The InstructLab pipeline is automatically provisioned and managed by the DataSciencePipelinesApplication (DSPA) resource. This management is disabled by default in RHOAI 2.19, but you may enable it by patching the following field in the DSPA:
DS_PROJECT="<data-science-project-name/namespace>"
DSPA_NAME="dspa" # RHOAI Default name for DSPA
oc patch dspa ${DSPA_NAME} -n ${DS_PROJECT} --type=merge --patch='{"spec": { "apiServer": { "managedPipelines": { "instructLab": {"state": "Managed"}}}}}'
After a few seconds, the InstructLab pipeline will be automatically added to the pipeline server, and it will be available in RHOAI Dashboard.
As a result of running the InstructLab pipeline, a fine-tuned model will be generated. The pipeline can push the resulting model to a OCI container registry (e.g. quay.io) if the credentials are provided. To do this, in your data science project namespace, deploy your OCI output registry secret:
# oci_output_push_secret.yaml
apiVersion: v1
kind: Secret
metadata:
name: <oci-registry-push-secret>
stringData:
.dockerconfigjson: {...}
type: kubernetes.io/dockerconfigjson
Deploy it in your DS project:
oc -n <data-science-project-name/namespace> oc apply -f oci_output_push_secret.yaml
Note the metadata.name
of this secret, you will need this when filling out the InstructLab pipeline parameters.
As per the SDG taxonomy tree documentation, you should have a taxonomy git repo ready. When running the pipeline in the following step, you will be prompted for an optional sdg_repo_secret
parameter.
This is useful if your taxonomy repo is private. In such a case you can provide a kubernetes Secret
of type either [basic-auth] or [ssh-auth]. Follow these instructions to create your secret.
If using basic-auth
, provide your Git access token as the password
. It is required that these credentials are applicable to not only the parent taxonomy repo, but also any nested repo provided within
each individual qna file.
By default the secret name taxonomy-repo-secret
is used, or you can opt to provide another secret under the sdg_repo_secret
field.
Now that all the cluster requirements have been set up, we are ready to upload and run our InstructLab pipeline!

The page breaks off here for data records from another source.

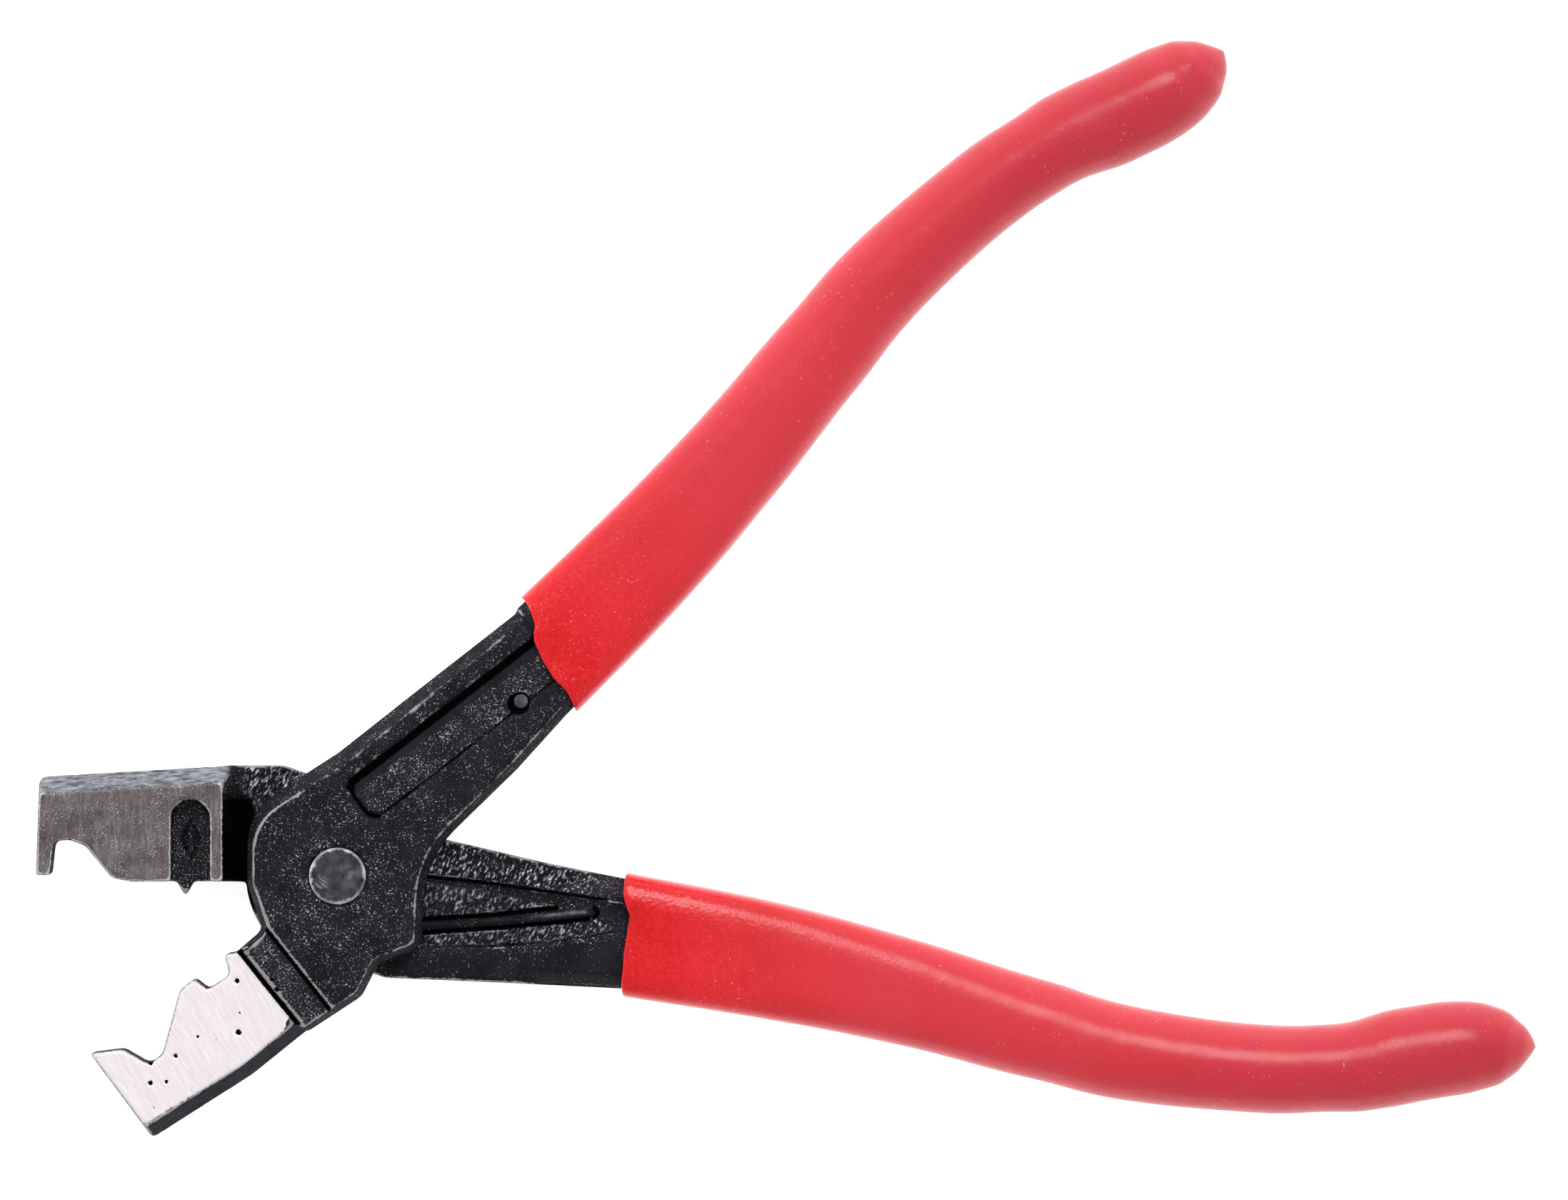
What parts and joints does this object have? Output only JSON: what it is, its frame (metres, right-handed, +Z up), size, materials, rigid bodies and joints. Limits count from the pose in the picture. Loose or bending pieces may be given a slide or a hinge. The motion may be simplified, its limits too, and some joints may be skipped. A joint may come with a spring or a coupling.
{
  "type": "hose clamp pliers",
  "caption": "Hose clamp pliers: crossed forged steel levers on a solid rivet, with a hooked and slotted upper jaw, a stepped lower jaw and dipped vinyl grips.",
  "frame": {"origin": "on the rivet's axis, in the plane that the pliers lie on, at the rivet's rear face", "axes": "+X towards the handles, +Y across them from the rear lever's handle to the front lever's, +Z up along the rivet's axis, from the rear lever to the front one"},
  "size_m": [0.2101, 0.1534, 0.013],
  "materials": {
    "forged_steel": "black oxide on drop forged steel, fine granular skin, bare worn edges, jaw faces ground bright",
    "rivet_steel": "dark worn steel with a bright rubbed rim",
    "pin_steel": "dark satin steel",
    "grip_vinyl": "smooth red dipped vinyl, soft gloss"
  },
  "bodies": {
    "rear_side": {"rear_lever": "forged_steel", "pivot_rivet": "rivet_steel", "rear_grip": "grip_vinyl"},
    "front_side": {"front_lever": "forged_steel", "shank_pin": "pin_steel", "front_grip": "grip_vinyl"}
  },
  "joints": [
    {"name": "pivot", "type": "hinge", "parent": "rear_side", "child": "front_side", "pos_m": [0, 0, 0.0065], "axis": [0, 0, 1], "range_deg": [-32, 30]}
  ]
}
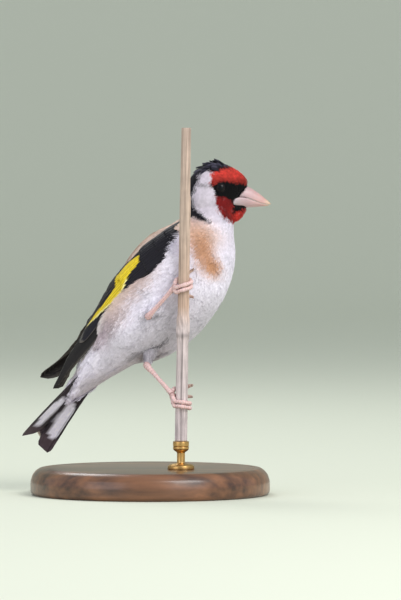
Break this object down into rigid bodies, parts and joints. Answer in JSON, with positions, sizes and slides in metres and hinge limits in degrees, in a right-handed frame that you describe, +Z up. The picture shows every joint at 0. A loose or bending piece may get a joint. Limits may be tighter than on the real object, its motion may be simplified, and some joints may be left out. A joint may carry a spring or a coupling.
{
  "type": "european goldfinch, still display model",
  "caption": "Life-size European goldfinch clinging to a cut length of reed, on a plain round display stand.",
  "frame": {"origin": "middle of the underside of the stand's base", "axes": "+Z up, +X the way the bird looks, -Y the side that the bird's right wing and the reed are on"},
  "size_m": [0.0927, 0.09, 0.1376],
  "materials": {
    "pale_plumage": "soft overlapping body feathers, whitish with buff",
    "head_plumage": "fine short feathers, red face, black cap, white cheek",
    "flight_plumage": "smooth black flight feathers with a yellow band and white marks",
    "eye": "wet dark gloss",
    "bill_horn": "pinkish white horn, satin",
    "leg_skin": "flesh pink scaled skin",
    "claw_horn": "pale brown horn",
    "reed": "dry fibrous reed",
    "stand_wood": "turned dark wood, satin",
    "stand_brass": "satin brass"
  },
  "bodies": {
    "root": {"torso": "pale_plumage", "neck": "pale_plumage", "head": "head_plumage", "eye_right": "eye", "eye_left": "eye", "bill_upper": "bill_horn", "bill_lower": "bill_horn", "wing_right": "flight_plumage", "wing_left": "flight_plumage", "tail": "flight_plumage", "thigh_right": "pale_plumage", "thigh_left": "pale_plumage", "tarsus_right": "leg_skin", "tarsus_left": "leg_skin", "foot_right": "leg_skin", "foot_left": "leg_skin", "claw_inner_right": "claw_horn", "claw_middle_right": "claw_horn", "claw_outer_right": "claw_horn", "claw_hind_right": "claw_horn", "claw_inner_left": "claw_horn", "claw_middle_left": "claw_horn", "claw_outer_left": "claw_horn", "claw_hind_left": "claw_horn", "perch_reed": "reed", "stand_rod": "stand_brass", "stand_base": "stand_wood"}
  },
  "joints": []
}
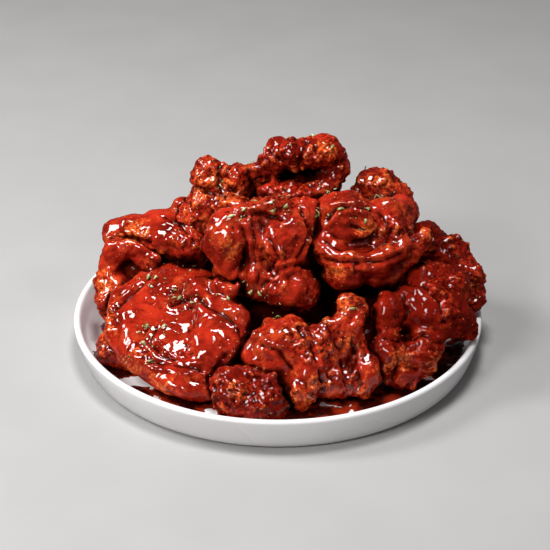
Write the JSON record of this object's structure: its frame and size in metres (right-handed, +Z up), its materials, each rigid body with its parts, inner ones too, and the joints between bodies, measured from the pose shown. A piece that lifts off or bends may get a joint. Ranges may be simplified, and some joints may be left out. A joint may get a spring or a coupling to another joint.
{
  "type": "chicken wings serving",
  "caption": "Saucy fried chicken wing pieces heaped on a round white plate with a low upright rim.",
  "frame": {"origin": "centre of the plate's flat underside", "axes": "+Z up out of the plate, -Y towards the side of the serving seen first, +X to the right as seen from there"},
  "size_m": [0.2437, 0.24, 0.1226],
  "materials": {
    "plate_white": "glazed white ceramic, smooth",
    "glazed_chicken": "fried crust under a wet red glaze"
  },
  "bodies": {
    "root": {"plate": "plate_white", "core_low": "glazed_chicken", "core_right": "glazed_chicken", "back_left_low": "glazed_chicken", "back_right_low": "glazed_chicken", "back_centre_low": "glazed_chicken", "nub_left": "glazed_chicken", "nugget_front": "glazed_chicken", "left_curl": "glazed_chicken", "right_back": "glazed_chicken", "front_centre": "glazed_chicken", "front_right": "glazed_chicken", "front_left": "glazed_chicken", "back_mid_left": "glazed_chicken", "back_mid_right": "glazed_chicken", "centre_drape": "glazed_chicken", "left_drumette": "glazed_chicken", "upper_left": "glazed_chicken", "right_swirl": "glazed_chicken", "back_upper": "glazed_chicken", "right_knob": "glazed_chicken", "top": "glazed_chicken"}
  },
  "joints": []
}
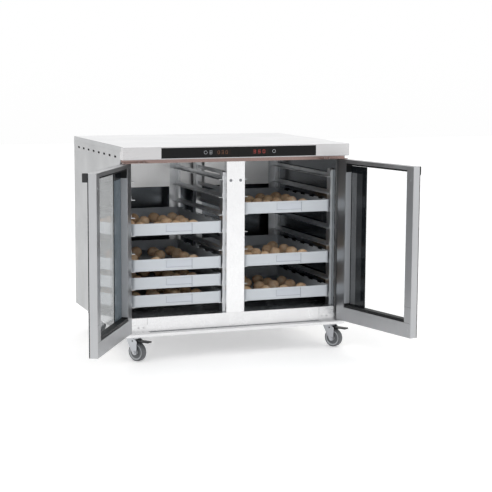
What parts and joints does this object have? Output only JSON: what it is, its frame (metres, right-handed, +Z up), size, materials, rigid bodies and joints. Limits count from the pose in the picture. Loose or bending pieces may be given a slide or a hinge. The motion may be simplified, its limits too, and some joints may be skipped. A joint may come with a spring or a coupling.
{
  "type": "proofing cabinet",
  "caption": "Undercounter dough proofing cabinet with two open glazed doors, a centre post, racked dough boxes, a worktop, a touch control strip and swivel casters.",
  "frame": {"origin": "on the floor, under the centre of the part's bounding box with the doors open as stored", "axes": "+Z up, square to the worktop; -Y out of the doors, +Y towards the rear panel; +X to the right seen from the front"},
  "size_m": [1.3988, 1.294, 0.91],
  "materials": {
    "panel_steel": "fine brushed",
    "bright_steel": "bright",
    "chamber_steel": "bright rolled",
    "aluminium": "satin",
    "black_glass": "glossy touch panel",
    "board": "circuit board",
    "black_plastic": "satin black",
    "insulation": "mineral wool board",
    "box_plastic": "light grey polyethylene",
    "door_glass": "clear, printed dark border",
    "door_seal": "black",
    "zinc": "zinc plated",
    "tread": "grey thermoplastic rubber"
  },
  "bodies": {
    "cabinet": {"worktop": "panel_steel", "fascia": "panel_steel", "rear_panel": "panel_steel", "side_panel_left": "panel_steel", "side_panel_right": "panel_steel", "header_rail": "bright_steel", "base_pan": "bright_steel", "floor_pan": "bright_steel", "mullion": "bright_steel", "water_tray": "bright_steel", "rack_left_outer": "bright_steel", "rack_left_inner": "bright_steel", "rack_right_outer": "bright_steel", "rack_right_inner": "bright_steel", "hinge_bracket_left_lower": "bright_steel", "hinge_bracket_left_upper": "bright_steel", "hinge_bracket_right_lower": "bright_steel", "hinge_bracket_right_upper": "bright_steel", "liner_rear": "chamber_steel", "liner_roof": "chamber_steel", "liner_left": "chamber_steel", "liner_right": "chamber_steel", "heater_element": "chamber_steel", "air_hood": "aluminium", "control_glass": "black_glass", "control_board": "board", "power_inlet": "black_plastic", "fan_motor": "black_plastic", "insulation_left": "insulation", "insulation_right": "insulation", "caster_plate_front_left": "zinc", "caster_plate_front_right": "zinc", "caster_plate_rear_left": "zinc", "caster_plate_rear_right": "zinc"},
    "door_left": {"door_left_frame": "bright_steel", "door_left_glass": "door_glass", "door_left_seal": "door_seal", "door_left_corner_cap": "black_plastic"},
    "door_right": {"door_right_frame": "bright_steel", "door_right_glass": "door_glass", "door_right_seal": "door_seal", "door_right_corner_cap": "black_plastic"},
    "dough_box_left_1": {"dough_box_left_1": "box_plastic"},
    "dough_box_left_2": {"dough_box_left_2": "box_plastic"},
    "dough_box_left_3": {"dough_box_left_3": "box_plastic"},
    "dough_box_left_4": {"dough_box_left_4": "box_plastic"},
    "dough_box_right_1": {"dough_box_right_1": "box_plastic"},
    "dough_box_right_2": {"dough_box_right_2": "box_plastic"},
    "dough_box_right_3": {"dough_box_right_3": "box_plastic"},
    "fan": {"fan_rotor": "aluminium"},
    "swivel_front_left": {"caster_fork_front_left": "zinc"},
    "wheel_front_left": {"caster_wheel_front_left": "tread"},
    "pedal_front_left": {"brake_pedal_front_left": "black_plastic"},
    "swivel_front_right": {"caster_fork_front_right": "zinc"},
    "wheel_front_right": {"caster_wheel_front_right": "tread"},
    "pedal_front_right": {"brake_pedal_front_right": "black_plastic"},
    "swivel_rear_left": {"caster_fork_rear_left": "zinc"},
    "wheel_rear_left": {"caster_wheel_rear_left": "tread"},
    "swivel_rear_right": {"caster_fork_rear_right": "zinc"},
    "wheel_rear_right": {"caster_wheel_rear_right": "tread"}
  },
  "joints": [
    {"name": "door_left_hinge", "type": "hinge", "parent": "cabinet", "child": "door_left", "pos_m": [-0.4136, -0.16459, 0.4845], "axis": [0, 0, -1], "range_deg": [-121, 9]},
    {"name": "door_right_hinge", "type": "hinge", "parent": "cabinet", "child": "door_right", "pos_m": [0.5712, -0.16459, 0.4845], "axis": [0, 0, 1], "range_deg": [-102.6, 27.4]},
    {"name": "dough_box_left_1_slide", "type": "slide", "parent": "cabinet", "child": "dough_box_left_1", "axis": [0, -1, 0], "range_m": [0, 0.43]},
    {"name": "dough_box_left_2_slide", "type": "slide", "parent": "cabinet", "child": "dough_box_left_2", "axis": [0, -1, 0], "range_m": [0, 0.43]},
    {"name": "dough_box_left_3_slide", "type": "slide", "parent": "cabinet", "child": "dough_box_left_3", "axis": [0, -1, 0], "range_m": [0, 0.43]},
    {"name": "dough_box_left_4_slide", "type": "slide", "parent": "cabinet", "child": "dough_box_left_4", "axis": [0, -1, 0], "range_m": [0, 0.43]},
    {"name": "dough_box_right_1_slide", "type": "slide", "parent": "cabinet", "child": "dough_box_right_1", "axis": [0, -1, 0], "range_m": [0, 0.43]},
    {"name": "dough_box_right_2_slide", "type": "slide", "parent": "cabinet", "child": "dough_box_right_2", "axis": [0, -1, 0], "range_m": [0, 0.43]},
    {"name": "dough_box_right_3_slide", "type": "slide", "parent": "cabinet", "child": "dough_box_right_3", "axis": [0, -1, 0], "range_m": [0, 0.43]},
    {"name": "fan_spin", "type": "hinge", "parent": "cabinet", "child": "fan", "pos_m": [-0.1702, 0.56801, 0.7565], "axis": [0, -1, 0], "continuous": true},
    {"name": "swivel_front_left_turn", "type": "hinge", "parent": "cabinet", "child": "swivel_front_left", "pos_m": [-0.3762, -0.08799, 0.108], "axis": [0, 0, 1], "continuous": true},
    {"name": "wheel_front_left_roll", "type": "hinge", "parent": "swivel_front_left", "child": "wheel_front_left", "pos_m": [-0.35496, -0.11949, 0.04], "axis": [0.829, 0.5592, 0], "continuous": true},
    {"name": "pedal_front_left_press", "type": "hinge", "parent": "swivel_front_left", "child": "pedal_front_left", "pos_m": [-0.36055, -0.1112, 0.0875], "axis": [0.829, 0.5592, 0], "range_deg": [0, 14]},
    {"name": "swivel_front_right_turn", "type": "hinge", "parent": "cabinet", "child": "swivel_front_right", "pos_m": [0.5338, -0.08799, 0.108], "axis": [0, 0, 1], "continuous": true},
    {"name": "wheel_front_right_roll", "type": "hinge", "parent": "swivel_front_right", "child": "wheel_front_right", "pos_m": [0.55505, -0.11949, 0.04], "axis": [0.829, 0.5592, 0], "continuous": true},
    {"name": "pedal_front_right_press", "type": "hinge", "parent": "swivel_front_right", "child": "pedal_front_right", "pos_m": [0.54945, -0.1112, 0.0875], "axis": [0.829, 0.5592, 0], "range_deg": [0, 14]},
    {"name": "swivel_rear_left_turn", "type": "hinge", "parent": "cabinet", "child": "swivel_rear_left", "pos_m": [-0.3762, 0.56201, 0.108], "axis": [0, 0, 1], "continuous": true},
    {"name": "wheel_rear_left_roll", "type": "hinge", "parent": "swivel_rear_left", "child": "wheel_rear_left", "pos_m": [-0.35496, 0.53051, 0.04], "axis": [0.829, 0.5592, 0], "continuous": true},
    {"name": "swivel_rear_right_turn", "type": "hinge", "parent": "cabinet", "child": "swivel_rear_right", "pos_m": [0.5338, 0.56201, 0.108], "axis": [0, 0, 1], "continuous": true},
    {"name": "wheel_rear_right_roll", "type": "hinge", "parent": "swivel_rear_right", "child": "wheel_rear_right", "pos_m": [0.55505, 0.53051, 0.04], "axis": [0.829, 0.5592, 0], "continuous": true}
  ]
}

Starting the InstructLab pipeline run is the same as starting any other run using Data Science Pipelines.
The instructions for how to create a typical run can be found here. For the pipeline selection step, you will be able to select the InstructLab
pipeline from the pipeline list when creating a run.
You can find a description of each Parameter once you go to the run creation page. Some parameters already have defaults, while others do not, and some are optional. Please carefully read the description of each to better customize the pipeline to meet your needs.
Caution
There is a bug in RHOAI 2.19 where empty parameters do not appear when duplicating a run, so during your testing you might have to create a new pipeline runs instead of duplicating them.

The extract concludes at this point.